→ DESCRIPTION OF THE TASK: Can you reproduce the data beneath, keeping every line exact?

→ COLLECTED MATERIAL:
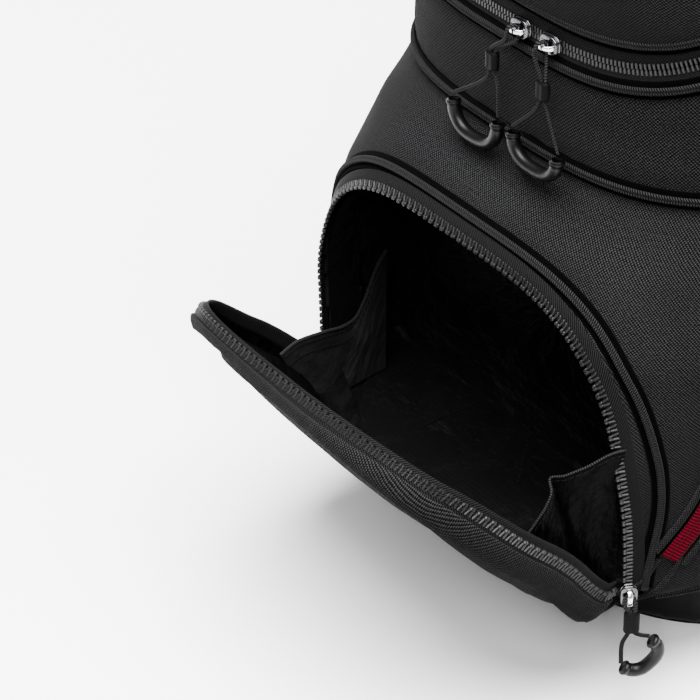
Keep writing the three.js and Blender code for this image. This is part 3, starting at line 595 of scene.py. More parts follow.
def body_cloth(name, zs, offs, mat, slot, replaces, hole, wrinkle, seed, seams):
    """Cloth round the bag, drawn in along its seams and swelling beside them."""
    t = np.linspace(-180, 180, 1441)
    g = grid([resample(around(t, z, off), n=BODY_COLUMNS + 1)[:-1] for z, off in zip(zs, offs)])
    far = np.full(g.shape[:2], 1e3)
    for line in seams:
        for q in line:
            far = np.minimum(far, np.linalg.norm(g - q, axis=-1))
    calm = np.exp(-(far / SEAM_PULL) ** 2)
    swell = np.exp(-((far - 13) / SEAM_PULL) ** 2)
    g = g + level_out(g) * ((ripple(g, 90, seed) + ripple(g, 28, seed + 5) * 0.25) * wrinkle
                            * (1 - calm) - calm * 0.9 + swell * 0.5)[..., None]
    nu, nv = g.shape[:2]
    q = quads(nu, nv, True)
    c = g.reshape(-1, 3)[q].mean(1)
    q = q[~(hole(c[:, 0], c[:, 2]) & (c[:, 1] < FRONT_ONLY))]
    ob = make(name, g, q, mat, "bag", slot, uv_grid(np.arange(nu) / nu * GIRTH, zs),
              replaces=replaces)
    thicken(ob, CLOTH, -1)


def twin(r, gap, n):
    """Section of a piping with two ribs and a groove between them."""
    left = np.linspace(math.radians(50), math.radians(310), n)
    right = np.linspace(math.radians(230), math.radians(490), n)
    return np.array([(side + r * math.cos(k), 0.35 + r * 1.15 * math.sin(k))
                     for side, turned in ((-gap, left), (gap, right)) for k in turned])


TWIN = twin(0.95, 0.95, 9)
# Section of the dark strip under a twin piping: painted seam shade.
SEAM = [(-4.8, -0.7), (-4.2, 0.0), (-2.6, -0.2), (0, -0.3), (2.6, -0.2), (4.2, 0.0), (4.8, -0.7)]


def twin_cord(name, pts, nrm, body, replaces=(), **kw):
    sweep(name, pts, nrm, TWIN, M["pipe"], body, "piping", replaces=replaces, **kw)


def seam_shade_strip(name, pts, nrm, body, **kw):
    """Seam allowance that a twin piping sits in, in the darkest cloth: painted shade for the
    crevice beside the piping.
    """
    sweep(f"{name}_seam", pts - nrm * 0.45, nrm, SEAM, M["channel"], body, "piping", **kw)


def piping(name, x, z, body, replaces=()):
    """Piping along a line on the front. Gives back the seam's points, for the cloth beside it."""
    p = resample(np.stack([x, z], -1), 2.0)
    pts = front(p[:, 0], p[:, 1], 0.9)
    nrm = front_normal(p[:, 0], p[:, 1])
    # Dark strip under the piping: painted seam shade.
    seam_shade_strip(name, pts, nrm, body)
    twin_cord(name, pts, nrm, body, replaces)
    return pts[::3]


ring = around(np.linspace(-180, 180, 400, endpoint=False), WAIST_LOW + 0.5, 1.0)
twin_cord("waist_cord", ring, level_out(ring), "bag", ["waist_piping"], closed=True)
# Dark strip under the waist piping: painted seam shade.
seam_shade_strip("waist_cord", ring, level_out(ring), "bag", closed=True)
# The piping stands off the zipper over the crown and comes nearer to it at the feet.
ax, az = arch_line(11.3)
bx, bz = arch_line(5.5)
rise = smooth((az - 65) / 85)
arch_seam = piping("arch_cord", bx + (ax - bx) * rise, bz + (az - bz) * rise, "bag",
                   ["ball_pocket_piping"])
door_seam = piping("upper_outer_cord", *door_line(10.3, high=DOOR_HIGH + 8), "bag",
                   ["upper_pocket_piping"])

low_z = np.concatenate([[57.6, 57.9, 59, 61, 64, 68], np.arange(72, WAIST_LOW + 0.1, 2.8)])
low_off = np.concatenate([[-16, -9, -4.2, -1.6, -0.4, 0], np.zeros(len(low_z) - 6)])
body_cloth("lower_cloth", low_z, low_off, M["shell"], "shell", ["lower_shell"],
           lambda x, z: in_arch(x, z, 3.0), 0.7, 1, seams=(arch_seam, ring[::6]))
body_cloth("waist_cloth", np.arange(WAIST_LOW, WAIST_TOP + 0.1, 2.8),
           np.zeros(29), M["band"], "band", ["waist_panel"],
           lambda x, z: in_door(x, z, 4.0), 0.3, 3, seams=(door_seam, ring[::6]))
up_z = np.arange(WAIST_TOP, 867.1, 6.2)
body_cloth("upper_cloth", up_z, np.zeros(len(up_z)), M["shell"], "shell", ["upper_shell"],
           lambda x, z: in_door(x, z, 4.0), 0.8, 4, seams=(door_seam,))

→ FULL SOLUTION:
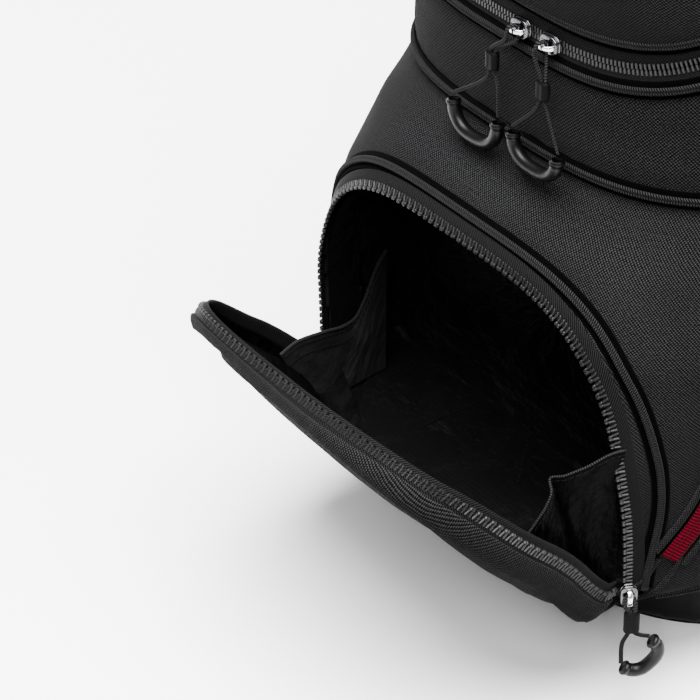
Keep writing the three.js and Blender code for this image. This is part 3, starting at line 595 of scene.py. More parts follow.
def body_cloth(name, zs, offs, mat, slot, replaces, hole, wrinkle, seed, seams):
    """Cloth round the bag, drawn in along its seams and swelling beside them."""
    t = np.linspace(-180, 180, 1441)
    g = grid([resample(around(t, z, off), n=BODY_COLUMNS + 1)[:-1] for z, off in zip(zs, offs)])
    far = np.full(g.shape[:2], 1e3)
    for line in seams:
        for q in line:
            far = np.minimum(far, np.linalg.norm(g - q, axis=-1))
    calm = np.exp(-(far / SEAM_PULL) ** 2)
    swell = np.exp(-((far - 13) / SEAM_PULL) ** 2)
    g = g + level_out(g) * ((ripple(g, 90, seed) + ripple(g, 28, seed + 5) * 0.25) * wrinkle
                            * (1 - calm) - calm * 0.9 + swell * 0.5)[..., None]
    nu, nv = g.shape[:2]
    q = quads(nu, nv, True)
    c = g.reshape(-1, 3)[q].mean(1)
    q = q[~(hole(c[:, 0], c[:, 2]) & (c[:, 1] < FRONT_ONLY))]
    ob = make(name, g, q, mat, "bag", slot, uv_grid(np.arange(nu) / nu * GIRTH, zs),
              replaces=replaces)
    thicken(ob, CLOTH, -1)


def twin(r, gap, n):
    """Section of a piping with two ribs and a groove between them."""
    left = np.linspace(math.radians(50), math.radians(310), n)
    right = np.linspace(math.radians(230), math.radians(490), n)
    return np.array([(side + r * math.cos(k), 0.35 + r * 1.15 * math.sin(k))
                     for side, turned in ((-gap, left), (gap, right)) for k in turned])


TWIN = twin(0.95, 0.95, 9)
# Section of the dark strip under a twin piping: painted seam shade.
SEAM = [(-4.8, -0.7), (-4.2, 0.0), (-2.6, -0.2), (0, -0.3), (2.6, -0.2), (4.2, 0.0), (4.8, -0.7)]


def twin_cord(name, pts, nrm, body, replaces=(), **kw):
    sweep(name, pts, nrm, TWIN, M["pipe"], body, "piping", replaces=replaces, **kw)


def seam_shade_strip(name, pts, nrm, body, **kw):
    """Seam allowance that a twin piping sits in, in the darkest cloth: painted shade for the
    crevice beside the piping.
    """
    sweep(f"{name}_seam", pts - nrm * 0.45, nrm, SEAM, M["channel"], body, "piping", **kw)


def piping(name, x, z, body, replaces=()):
    """Piping along a line on the front. Gives back the seam's points, for the cloth beside it."""
    p = resample(np.stack([x, z], -1), 2.0)
    pts = front(p[:, 0], p[:, 1], 0.9)
    nrm = front_normal(p[:, 0], p[:, 1])
    # Dark strip under the piping: painted seam shade.
    seam_shade_strip(name, pts, nrm, body)
    twin_cord(name, pts, nrm, body, replaces)
    return pts[::3]


ring = around(np.linspace(-180, 180, 400, endpoint=False), WAIST_LOW + 0.5, 1.0)
twin_cord("waist_cord", ring, level_out(ring), "bag", ["waist_piping"], closed=True)
# Dark strip under the waist piping: painted seam shade.
seam_shade_strip("waist_cord", ring, level_out(ring), "bag", closed=True)
# The piping stands off the zipper over the crown and comes nearer to it at the feet.
ax, az = arch_line(11.3)
bx, bz = arch_line(5.5)
rise = smooth((az - 65) / 85)
arch_seam = piping("arch_cord", bx + (ax - bx) * rise, bz + (az - bz) * rise, "bag",
                   ["ball_pocket_piping"])
door_seam = piping("upper_outer_cord", *door_line(10.3, high=DOOR_HIGH + 8), "bag",
                   ["upper_pocket_piping"])

low_z = np.concatenate([[57.6, 57.9, 59, 61, 64, 68], np.arange(72, WAIST_LOW + 0.1, 2.8)])
low_off = np.concatenate([[-16, -9, -4.2, -1.6, -0.4, 0], np.zeros(len(low_z) - 6)])
body_cloth("lower_cloth", low_z, low_off, M["shell"], "shell", ["lower_shell"],
           lambda x, z: in_arch(x, z, 3.0), 0.7, 1, seams=(arch_seam, ring[::6]))
body_cloth("waist_cloth", np.arange(WAIST_LOW, WAIST_TOP + 0.1, 2.8),
           np.zeros(29), M["band"], "band", ["waist_panel"],
           lambda x, z: in_door(x, z, 4.0), 0.3, 3, seams=(door_seam, ring[::6]))
up_z = np.arange(WAIST_TOP, 867.1, 6.2)
body_cloth("upper_cloth", up_z, np.zeros(len(up_z)), M["shell"], "shell", ["upper_shell"],
           lambda x, z: in_door(x, z, 4.0), 0.8, 4, seams=(door_seam,))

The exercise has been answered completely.